White American popular music is ultimately an imitation of black American sources, and British rock and r&b an imitation of both black and white American sources. To a certain extent, The Foundations were able to negotiate these differences, and to make something of them that wasn't merely derivative. By reworking their American models, and by crossing black and white, they forged a recognizable style: which is to say, one that could be imitated and reworked in its own turn. They made music that was graceful, and not too lightweight, and that appealed to both "black" (r&b/soul) and "white" (rock/pop) sensibilities. Obviously, though, they never managed to create the sort of larger-scale, innovative and influential synthesis of black and white musical forms that Sly did.

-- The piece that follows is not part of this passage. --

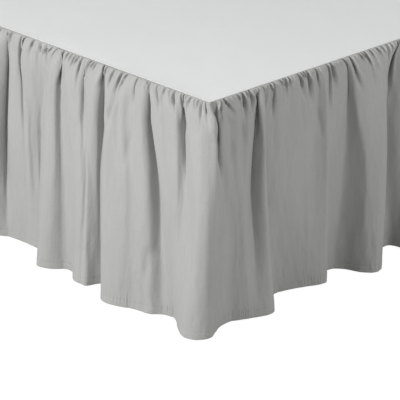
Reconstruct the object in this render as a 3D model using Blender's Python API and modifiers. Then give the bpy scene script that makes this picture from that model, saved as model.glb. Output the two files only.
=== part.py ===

The Foundations were a bit more than one-hit wonders. "Build Me Up Buttercup" was actually their second big hit. It was preceded by "Baby Now that I've Found You," also a song about erotic rejection. But all in all, their success was marginal and ephemeral. I think of "Build Me Up Buttercup" as a fragile song, barely able to sustain its balance between suavity and desperate pleading, putting all its energy and style and sophistication into a totally hopeless cause.